In the hills North of Loch Lomond, at the end of a quiet glen, this mine closed down in 1995 after producing not much gold - it might reopen soon, though.


----------



## Lightbuoy (Jun 8, 2009)

Superb Ben -the first pic I'm loving -the way those mine cars disappear into the darkness, in fact, all ya pics are dog-gone fine!!!

Thanks for posting


----------



## james.s (Jun 8, 2009)

Absolutely awesome! I am liking the bulldozer thingy


----------



## swedish (Jun 8, 2009)

Im in argeement, some banging shots! really nice subject matter, lots of colour an some really clever camera ideas..good report, thanks for posting BenCooper!


----------



## BigLoada (Jun 8, 2009)

First class photos from you as always! Great looking mine, and good to see an Eimco tracked loader down there.


----------



## BenCooper (Jun 8, 2009)

Is that what it is?

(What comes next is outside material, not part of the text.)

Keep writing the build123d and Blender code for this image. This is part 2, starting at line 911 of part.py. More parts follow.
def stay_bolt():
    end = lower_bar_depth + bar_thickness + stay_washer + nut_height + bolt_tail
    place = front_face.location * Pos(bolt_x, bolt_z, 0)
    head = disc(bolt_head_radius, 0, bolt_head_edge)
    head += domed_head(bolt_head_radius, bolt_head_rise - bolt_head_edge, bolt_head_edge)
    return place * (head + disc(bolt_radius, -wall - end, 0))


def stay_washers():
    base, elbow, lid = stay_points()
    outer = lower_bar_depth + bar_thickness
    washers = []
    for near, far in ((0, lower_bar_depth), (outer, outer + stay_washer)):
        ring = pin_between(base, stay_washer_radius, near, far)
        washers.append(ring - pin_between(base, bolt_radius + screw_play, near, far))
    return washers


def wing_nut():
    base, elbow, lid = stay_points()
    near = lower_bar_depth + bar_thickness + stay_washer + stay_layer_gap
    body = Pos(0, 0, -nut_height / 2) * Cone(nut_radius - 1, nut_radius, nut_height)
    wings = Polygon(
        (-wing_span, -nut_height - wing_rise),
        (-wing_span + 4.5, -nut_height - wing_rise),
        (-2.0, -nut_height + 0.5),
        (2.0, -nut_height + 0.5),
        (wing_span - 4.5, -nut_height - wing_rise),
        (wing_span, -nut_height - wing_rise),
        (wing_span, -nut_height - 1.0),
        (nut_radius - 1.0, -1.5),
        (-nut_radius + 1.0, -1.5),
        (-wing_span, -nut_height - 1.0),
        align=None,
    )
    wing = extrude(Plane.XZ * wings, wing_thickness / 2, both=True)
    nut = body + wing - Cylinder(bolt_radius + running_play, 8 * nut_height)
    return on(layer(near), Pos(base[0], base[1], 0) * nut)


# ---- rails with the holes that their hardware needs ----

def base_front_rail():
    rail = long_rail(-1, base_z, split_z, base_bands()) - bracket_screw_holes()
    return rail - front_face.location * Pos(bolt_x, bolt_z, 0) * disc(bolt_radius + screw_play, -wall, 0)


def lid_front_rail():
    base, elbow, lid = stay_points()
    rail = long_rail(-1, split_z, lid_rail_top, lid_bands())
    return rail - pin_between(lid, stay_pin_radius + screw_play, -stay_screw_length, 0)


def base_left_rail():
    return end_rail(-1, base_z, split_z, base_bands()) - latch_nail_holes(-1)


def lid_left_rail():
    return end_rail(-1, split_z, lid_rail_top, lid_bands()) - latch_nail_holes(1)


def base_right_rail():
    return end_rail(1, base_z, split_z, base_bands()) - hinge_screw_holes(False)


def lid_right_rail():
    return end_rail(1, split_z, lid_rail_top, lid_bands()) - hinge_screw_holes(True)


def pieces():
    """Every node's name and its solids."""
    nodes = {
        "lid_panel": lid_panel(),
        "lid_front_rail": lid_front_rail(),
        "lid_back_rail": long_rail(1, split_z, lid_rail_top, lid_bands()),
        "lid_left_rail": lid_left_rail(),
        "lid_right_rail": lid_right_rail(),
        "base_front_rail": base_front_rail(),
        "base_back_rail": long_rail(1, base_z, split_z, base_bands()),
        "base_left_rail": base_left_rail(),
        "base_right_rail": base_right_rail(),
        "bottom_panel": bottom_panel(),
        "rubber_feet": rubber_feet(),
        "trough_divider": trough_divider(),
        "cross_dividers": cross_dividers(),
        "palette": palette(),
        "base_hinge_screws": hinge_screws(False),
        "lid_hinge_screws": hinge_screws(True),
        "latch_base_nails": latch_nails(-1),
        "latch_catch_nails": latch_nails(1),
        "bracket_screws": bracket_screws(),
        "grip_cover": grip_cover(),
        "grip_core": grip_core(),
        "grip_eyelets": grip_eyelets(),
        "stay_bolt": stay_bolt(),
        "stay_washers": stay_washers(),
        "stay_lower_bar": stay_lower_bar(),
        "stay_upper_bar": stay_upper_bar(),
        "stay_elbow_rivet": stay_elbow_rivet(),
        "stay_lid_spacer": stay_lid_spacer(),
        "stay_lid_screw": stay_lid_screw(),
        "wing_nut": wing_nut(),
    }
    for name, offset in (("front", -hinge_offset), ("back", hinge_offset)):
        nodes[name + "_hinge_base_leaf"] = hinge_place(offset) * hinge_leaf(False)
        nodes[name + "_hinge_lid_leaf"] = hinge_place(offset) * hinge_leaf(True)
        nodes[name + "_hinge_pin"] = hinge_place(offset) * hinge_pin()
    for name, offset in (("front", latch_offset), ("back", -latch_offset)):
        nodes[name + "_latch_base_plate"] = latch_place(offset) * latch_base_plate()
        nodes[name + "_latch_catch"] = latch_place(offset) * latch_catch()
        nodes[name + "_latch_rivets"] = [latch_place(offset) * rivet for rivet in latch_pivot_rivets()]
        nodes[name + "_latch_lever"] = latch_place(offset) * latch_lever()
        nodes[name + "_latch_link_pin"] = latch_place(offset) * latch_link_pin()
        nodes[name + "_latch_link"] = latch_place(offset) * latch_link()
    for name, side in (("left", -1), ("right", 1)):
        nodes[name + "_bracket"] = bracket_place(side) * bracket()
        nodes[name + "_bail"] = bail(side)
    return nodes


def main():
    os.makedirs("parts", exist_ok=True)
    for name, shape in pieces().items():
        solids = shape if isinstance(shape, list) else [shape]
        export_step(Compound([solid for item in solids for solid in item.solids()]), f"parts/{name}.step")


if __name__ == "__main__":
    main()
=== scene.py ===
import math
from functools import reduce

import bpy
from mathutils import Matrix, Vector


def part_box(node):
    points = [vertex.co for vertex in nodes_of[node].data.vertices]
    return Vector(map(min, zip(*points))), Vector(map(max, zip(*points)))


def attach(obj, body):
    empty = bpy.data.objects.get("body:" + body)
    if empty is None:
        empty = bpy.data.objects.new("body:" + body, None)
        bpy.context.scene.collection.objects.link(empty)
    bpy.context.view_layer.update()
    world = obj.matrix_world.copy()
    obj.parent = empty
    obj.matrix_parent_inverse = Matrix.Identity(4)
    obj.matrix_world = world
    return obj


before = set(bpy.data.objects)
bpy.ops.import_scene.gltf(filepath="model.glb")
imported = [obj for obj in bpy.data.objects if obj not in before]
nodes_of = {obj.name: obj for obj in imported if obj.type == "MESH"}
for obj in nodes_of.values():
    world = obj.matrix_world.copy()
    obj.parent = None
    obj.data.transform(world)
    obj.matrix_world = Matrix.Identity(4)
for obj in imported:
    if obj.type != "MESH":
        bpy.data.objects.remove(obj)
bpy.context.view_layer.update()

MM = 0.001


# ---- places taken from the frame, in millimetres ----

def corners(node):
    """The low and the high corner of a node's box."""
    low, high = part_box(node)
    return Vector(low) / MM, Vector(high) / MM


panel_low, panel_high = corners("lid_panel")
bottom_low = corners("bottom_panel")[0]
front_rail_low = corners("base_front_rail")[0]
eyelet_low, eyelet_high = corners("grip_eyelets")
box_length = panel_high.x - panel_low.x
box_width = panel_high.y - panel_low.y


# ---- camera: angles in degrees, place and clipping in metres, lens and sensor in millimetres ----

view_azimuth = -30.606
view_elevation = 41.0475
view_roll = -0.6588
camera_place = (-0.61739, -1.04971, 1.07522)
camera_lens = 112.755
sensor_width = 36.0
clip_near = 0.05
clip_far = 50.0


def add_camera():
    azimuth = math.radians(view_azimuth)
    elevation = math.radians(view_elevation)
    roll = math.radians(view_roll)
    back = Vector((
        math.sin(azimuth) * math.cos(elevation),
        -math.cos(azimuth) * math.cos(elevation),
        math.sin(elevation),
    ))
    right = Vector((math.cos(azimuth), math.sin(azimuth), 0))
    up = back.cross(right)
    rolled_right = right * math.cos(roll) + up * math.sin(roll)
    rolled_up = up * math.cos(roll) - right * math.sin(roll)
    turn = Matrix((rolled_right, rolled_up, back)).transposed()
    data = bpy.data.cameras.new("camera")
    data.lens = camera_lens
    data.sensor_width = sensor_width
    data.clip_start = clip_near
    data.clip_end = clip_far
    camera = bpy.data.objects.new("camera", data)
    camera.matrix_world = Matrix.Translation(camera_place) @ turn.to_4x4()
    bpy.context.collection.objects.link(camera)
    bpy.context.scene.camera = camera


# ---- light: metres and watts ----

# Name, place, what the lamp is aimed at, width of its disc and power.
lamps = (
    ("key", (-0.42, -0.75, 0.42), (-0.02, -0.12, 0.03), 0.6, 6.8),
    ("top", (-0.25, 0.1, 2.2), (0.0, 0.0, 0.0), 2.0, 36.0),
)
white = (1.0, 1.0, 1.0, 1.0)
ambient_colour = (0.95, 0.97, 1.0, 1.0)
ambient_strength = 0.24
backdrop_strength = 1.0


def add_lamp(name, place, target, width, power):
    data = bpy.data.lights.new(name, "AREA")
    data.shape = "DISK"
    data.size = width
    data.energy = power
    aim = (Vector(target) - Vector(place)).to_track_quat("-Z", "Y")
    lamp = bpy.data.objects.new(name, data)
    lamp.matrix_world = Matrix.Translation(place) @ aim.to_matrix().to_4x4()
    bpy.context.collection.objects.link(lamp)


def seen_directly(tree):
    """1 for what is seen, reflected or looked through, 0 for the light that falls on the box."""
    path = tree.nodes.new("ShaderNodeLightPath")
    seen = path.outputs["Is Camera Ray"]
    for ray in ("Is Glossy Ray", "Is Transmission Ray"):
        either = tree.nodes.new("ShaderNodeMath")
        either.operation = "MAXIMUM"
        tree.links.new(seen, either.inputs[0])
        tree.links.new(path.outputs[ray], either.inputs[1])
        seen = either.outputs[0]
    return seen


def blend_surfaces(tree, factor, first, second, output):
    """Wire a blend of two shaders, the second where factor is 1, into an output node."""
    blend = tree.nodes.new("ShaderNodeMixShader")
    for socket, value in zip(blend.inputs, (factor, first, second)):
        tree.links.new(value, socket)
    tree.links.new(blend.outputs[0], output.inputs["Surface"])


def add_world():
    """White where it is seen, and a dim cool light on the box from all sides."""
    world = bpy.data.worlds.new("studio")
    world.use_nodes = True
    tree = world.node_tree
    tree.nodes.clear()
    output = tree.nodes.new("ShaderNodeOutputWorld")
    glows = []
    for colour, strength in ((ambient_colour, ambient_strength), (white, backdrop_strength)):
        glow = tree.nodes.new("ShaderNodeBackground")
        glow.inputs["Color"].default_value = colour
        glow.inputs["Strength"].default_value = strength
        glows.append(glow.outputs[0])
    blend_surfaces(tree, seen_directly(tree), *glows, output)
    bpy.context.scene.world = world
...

Thanks


----------



## lost (Jun 8, 2009)

Nice work BC, it's a pretty small place but very interesting anyway.


----------



## mexico75 (Jun 8, 2009)

Great shot's bud, nice too know this place isn't an uber 1337 secret know


----------



## Foxylady (Jun 8, 2009)

Oh, this is great! Love the whatever BigLoada said it was. 
Excellent pics as always, Ben. Fabulous find.


----------



## Sabtr (Jun 8, 2009)

I homed in on this when I saw the word "mine" !

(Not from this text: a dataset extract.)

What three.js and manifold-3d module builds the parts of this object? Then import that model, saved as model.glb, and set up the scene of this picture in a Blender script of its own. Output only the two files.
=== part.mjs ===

Looks a good place to visit. High roofs, clean floors etc. It is good that it may re-open too. We could never have too many mines. 

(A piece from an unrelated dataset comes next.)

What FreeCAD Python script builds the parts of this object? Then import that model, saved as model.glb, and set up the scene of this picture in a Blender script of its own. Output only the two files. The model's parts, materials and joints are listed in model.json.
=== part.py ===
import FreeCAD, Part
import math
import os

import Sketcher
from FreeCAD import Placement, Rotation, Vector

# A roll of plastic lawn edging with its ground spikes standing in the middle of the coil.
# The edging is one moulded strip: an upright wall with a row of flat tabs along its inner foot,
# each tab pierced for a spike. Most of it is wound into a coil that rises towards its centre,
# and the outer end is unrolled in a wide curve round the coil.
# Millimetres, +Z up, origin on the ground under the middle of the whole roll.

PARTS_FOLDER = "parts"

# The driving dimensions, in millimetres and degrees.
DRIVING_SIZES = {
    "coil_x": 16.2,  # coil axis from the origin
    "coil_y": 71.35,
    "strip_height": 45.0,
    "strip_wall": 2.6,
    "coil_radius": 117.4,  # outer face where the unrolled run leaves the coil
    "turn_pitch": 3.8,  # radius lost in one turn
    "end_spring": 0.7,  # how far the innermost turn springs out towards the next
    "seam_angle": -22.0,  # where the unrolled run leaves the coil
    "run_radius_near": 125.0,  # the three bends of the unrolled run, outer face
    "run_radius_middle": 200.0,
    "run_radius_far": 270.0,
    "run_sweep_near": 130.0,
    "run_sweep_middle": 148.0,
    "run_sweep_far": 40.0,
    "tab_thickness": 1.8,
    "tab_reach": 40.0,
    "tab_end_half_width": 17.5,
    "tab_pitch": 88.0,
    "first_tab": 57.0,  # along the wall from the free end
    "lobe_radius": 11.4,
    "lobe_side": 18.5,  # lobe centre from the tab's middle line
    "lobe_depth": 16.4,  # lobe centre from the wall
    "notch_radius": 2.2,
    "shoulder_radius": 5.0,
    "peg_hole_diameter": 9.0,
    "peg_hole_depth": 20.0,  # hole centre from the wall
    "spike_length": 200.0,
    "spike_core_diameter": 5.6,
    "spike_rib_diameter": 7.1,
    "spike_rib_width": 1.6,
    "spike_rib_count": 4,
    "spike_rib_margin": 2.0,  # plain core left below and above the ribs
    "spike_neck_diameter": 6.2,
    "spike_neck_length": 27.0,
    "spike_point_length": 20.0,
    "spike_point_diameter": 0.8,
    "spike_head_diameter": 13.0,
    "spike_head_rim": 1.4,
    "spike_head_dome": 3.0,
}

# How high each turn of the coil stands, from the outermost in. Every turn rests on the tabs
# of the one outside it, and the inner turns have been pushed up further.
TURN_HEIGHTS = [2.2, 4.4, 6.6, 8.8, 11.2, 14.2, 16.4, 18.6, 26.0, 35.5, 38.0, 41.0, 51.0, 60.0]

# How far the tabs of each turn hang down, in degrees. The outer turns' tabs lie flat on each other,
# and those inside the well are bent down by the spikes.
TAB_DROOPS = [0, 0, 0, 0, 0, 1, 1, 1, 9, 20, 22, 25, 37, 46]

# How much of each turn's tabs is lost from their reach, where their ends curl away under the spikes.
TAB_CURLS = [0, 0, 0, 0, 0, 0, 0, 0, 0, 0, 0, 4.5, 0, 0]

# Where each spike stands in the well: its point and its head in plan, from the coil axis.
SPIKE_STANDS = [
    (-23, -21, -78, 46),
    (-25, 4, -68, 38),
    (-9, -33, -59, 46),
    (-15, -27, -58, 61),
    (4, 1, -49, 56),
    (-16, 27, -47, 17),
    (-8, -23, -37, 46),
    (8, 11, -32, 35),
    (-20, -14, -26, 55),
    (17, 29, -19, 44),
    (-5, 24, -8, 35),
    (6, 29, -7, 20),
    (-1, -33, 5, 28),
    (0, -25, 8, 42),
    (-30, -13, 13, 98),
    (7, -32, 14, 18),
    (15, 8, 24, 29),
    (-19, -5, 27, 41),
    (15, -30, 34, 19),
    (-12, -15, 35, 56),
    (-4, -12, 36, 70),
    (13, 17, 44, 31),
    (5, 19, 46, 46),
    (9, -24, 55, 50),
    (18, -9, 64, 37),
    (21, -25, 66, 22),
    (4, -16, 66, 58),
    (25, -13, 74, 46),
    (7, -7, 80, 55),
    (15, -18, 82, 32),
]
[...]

Some cracking shots there. Thanks for posting.


----------



## ThenewMendoza (Jun 8, 2009)

Superb!!

M


----------



## thompski (Jun 8, 2009)

Cracking pictures and place, thanks


----------



## fluffy5518 (Jun 9, 2009)

Stunning photography again BC,all your posts are first class !! KEEP IT UP !!!


----------



## night crawler (Jun 9, 2009)

What can I say but I saw them on Flickr first totally amasezing. Well done that man


----------



## boothy (Jun 9, 2009)

Cracking pics mate,looks a really good explore


----------



## BenCooper (Jun 9, 2009)

night crawler said:


> What can I say but I saw them on Flickr first totally amasezing. Well done that man



Cheers - yes, Flickr picked one of these pictures for their blog entry yesterday, so today my Flickr stream is getting about 30x as many views as usual


----------



## night crawler (Jun 9, 2009)

Yep and a couple of messages were mine (Backsteet Crawler) Your work is well impressive some thing to learn from.


----------



## crickleymal (Jun 9, 2009)

Sausage said:


> I homed in on this when I saw the word "mine" !
> 
> Looks a good place to visit. High roofs, clean floors etc. It is good that it may re-open too. We could never have too many mines.
> 
> Some cracking shots there. Thanks for posting.



Dingly ding. Ditto from me


----------



## tommo (Jun 10, 2009)

spot on pics buddy, really nice colours, must say though isnt there one pic missing!! lol or is that a special one


----------



## zimbob (Jun 11, 2009)

t_o_m_m_o said:


> ... must say though isnt there one pic missing!! lol or is that a special one



I think that's best 

Nice one Ben


----------



## BenCooper (Jun 11, 2009)

I thought I'd better spare people's eyes


----------